Por fim, é importante esclarecer que a condenação em verbas sucumbenciais nas causas em que atua a Defensoria Pública são destinadas ao Fundo de Aparelhamento da instituição, conforme previsão legal. Ou seja, o Defensor Público não recebe, nem mesmo percentualmente, qualquer valor a título de condenação em verbas sucumbenciais, equívoco bastante comum no meio forense. 

Da necessidade de superação do precedente
Conforme constatado em linhas pretéritas, o surgimento do enunciado 421 da súmula do STJ se deu em virtude de precedentes judiciais anteriores à entrada em vigor da Lei Complementar 132/09 e em cenário normativo completamente diverso do hoje existente, em face do novo perfil constitucional da Defensoria Pública. 

O novo contexto fático-jurídico surgido, assim, exige a revisão do tema, através do denominado overruling dos precedentes. “Chama-se, na doutrina da common law, overruling a superação de um precedente, por se o entender equivocado ou ultrapassado”. 

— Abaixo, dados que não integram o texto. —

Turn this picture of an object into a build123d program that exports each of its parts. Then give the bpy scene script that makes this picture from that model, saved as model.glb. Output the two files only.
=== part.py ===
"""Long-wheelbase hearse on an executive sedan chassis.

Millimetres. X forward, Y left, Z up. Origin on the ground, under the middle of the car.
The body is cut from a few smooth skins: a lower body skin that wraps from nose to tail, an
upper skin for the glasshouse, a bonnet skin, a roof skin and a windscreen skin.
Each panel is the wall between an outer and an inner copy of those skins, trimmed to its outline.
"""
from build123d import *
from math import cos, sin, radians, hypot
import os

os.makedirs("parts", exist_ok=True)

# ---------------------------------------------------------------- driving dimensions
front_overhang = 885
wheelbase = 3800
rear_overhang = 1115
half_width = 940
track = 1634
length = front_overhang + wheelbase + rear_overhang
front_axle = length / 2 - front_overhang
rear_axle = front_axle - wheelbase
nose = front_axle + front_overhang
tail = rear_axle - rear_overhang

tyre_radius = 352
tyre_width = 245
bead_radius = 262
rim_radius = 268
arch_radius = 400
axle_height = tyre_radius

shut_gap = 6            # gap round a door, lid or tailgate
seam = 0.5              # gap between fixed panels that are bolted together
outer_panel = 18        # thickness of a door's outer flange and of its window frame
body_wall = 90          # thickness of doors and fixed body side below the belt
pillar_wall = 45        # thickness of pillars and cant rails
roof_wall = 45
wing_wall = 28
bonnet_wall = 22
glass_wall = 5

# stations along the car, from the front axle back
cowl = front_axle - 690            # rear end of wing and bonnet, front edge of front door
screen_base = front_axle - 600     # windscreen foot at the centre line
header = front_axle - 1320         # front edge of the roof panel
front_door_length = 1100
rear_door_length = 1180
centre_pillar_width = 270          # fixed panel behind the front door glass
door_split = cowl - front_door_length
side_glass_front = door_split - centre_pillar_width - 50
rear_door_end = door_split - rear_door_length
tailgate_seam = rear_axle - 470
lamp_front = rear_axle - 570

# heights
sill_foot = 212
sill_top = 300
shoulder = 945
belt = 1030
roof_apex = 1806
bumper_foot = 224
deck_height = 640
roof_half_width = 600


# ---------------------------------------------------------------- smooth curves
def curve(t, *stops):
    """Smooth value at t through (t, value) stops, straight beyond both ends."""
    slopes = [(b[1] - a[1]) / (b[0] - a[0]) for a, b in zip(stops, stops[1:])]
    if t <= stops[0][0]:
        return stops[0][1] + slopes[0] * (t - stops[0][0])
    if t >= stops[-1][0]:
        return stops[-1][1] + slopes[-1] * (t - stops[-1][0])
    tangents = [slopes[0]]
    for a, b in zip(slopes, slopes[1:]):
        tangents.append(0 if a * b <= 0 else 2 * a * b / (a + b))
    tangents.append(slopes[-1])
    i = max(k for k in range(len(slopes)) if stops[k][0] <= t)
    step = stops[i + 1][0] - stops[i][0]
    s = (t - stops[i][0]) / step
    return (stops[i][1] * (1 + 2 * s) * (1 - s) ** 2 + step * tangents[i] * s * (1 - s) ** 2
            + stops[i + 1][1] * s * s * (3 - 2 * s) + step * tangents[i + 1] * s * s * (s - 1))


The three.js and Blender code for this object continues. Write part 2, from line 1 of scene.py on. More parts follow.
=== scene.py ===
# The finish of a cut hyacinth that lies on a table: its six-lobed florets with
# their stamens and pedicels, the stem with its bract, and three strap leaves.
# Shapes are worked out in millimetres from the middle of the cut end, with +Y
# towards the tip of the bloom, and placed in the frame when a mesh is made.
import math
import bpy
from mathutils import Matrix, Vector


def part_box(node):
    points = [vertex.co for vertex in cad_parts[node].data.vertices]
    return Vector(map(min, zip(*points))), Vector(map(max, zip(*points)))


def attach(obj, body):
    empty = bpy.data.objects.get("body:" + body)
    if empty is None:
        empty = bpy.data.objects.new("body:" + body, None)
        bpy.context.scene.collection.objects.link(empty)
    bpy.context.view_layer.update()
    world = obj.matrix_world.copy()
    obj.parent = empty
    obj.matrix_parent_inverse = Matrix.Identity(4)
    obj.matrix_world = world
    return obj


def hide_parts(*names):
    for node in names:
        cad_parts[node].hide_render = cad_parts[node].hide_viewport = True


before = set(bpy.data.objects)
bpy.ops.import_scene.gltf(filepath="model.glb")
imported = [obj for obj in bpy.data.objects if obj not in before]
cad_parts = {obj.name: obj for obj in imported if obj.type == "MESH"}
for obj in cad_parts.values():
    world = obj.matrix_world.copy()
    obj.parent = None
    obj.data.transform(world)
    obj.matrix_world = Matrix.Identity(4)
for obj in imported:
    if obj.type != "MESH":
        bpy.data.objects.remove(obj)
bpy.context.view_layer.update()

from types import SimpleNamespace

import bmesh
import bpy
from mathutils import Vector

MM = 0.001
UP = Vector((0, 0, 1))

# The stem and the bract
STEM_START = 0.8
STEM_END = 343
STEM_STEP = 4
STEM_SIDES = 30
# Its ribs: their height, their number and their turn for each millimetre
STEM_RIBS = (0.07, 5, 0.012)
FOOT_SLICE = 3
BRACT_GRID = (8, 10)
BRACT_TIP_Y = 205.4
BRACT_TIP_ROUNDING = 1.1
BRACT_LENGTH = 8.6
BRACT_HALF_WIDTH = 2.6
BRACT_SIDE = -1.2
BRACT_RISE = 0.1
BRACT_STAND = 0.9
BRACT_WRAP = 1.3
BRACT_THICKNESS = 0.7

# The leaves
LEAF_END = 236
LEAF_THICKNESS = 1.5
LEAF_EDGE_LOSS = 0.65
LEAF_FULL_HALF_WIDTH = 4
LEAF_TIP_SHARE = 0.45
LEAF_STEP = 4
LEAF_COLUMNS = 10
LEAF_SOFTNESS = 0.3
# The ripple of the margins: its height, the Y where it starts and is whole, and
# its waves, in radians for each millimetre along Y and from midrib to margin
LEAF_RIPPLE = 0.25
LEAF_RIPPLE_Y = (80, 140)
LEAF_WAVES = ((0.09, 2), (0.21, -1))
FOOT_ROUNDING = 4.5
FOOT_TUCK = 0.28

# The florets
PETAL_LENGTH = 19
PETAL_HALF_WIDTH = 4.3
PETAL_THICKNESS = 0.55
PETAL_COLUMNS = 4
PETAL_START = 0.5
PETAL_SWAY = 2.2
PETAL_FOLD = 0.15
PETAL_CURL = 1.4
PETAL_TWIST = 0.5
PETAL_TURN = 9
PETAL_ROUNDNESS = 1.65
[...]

Nessa senda, verifica-se patente a necessidade de revisão do entendimento jurisprudencial acerca do cabimento dos honorários sucumbenciais em favor da Defensoria Pública, mesmo quando devidas pelo mesmo ente público do qual pertencente organicamente o órgão. Ainda que o enunciado e os julgados reflitam o entendimento dos tribunais, há de se considerar que o arcabouço jurídico no qual se baseavam restou alterado.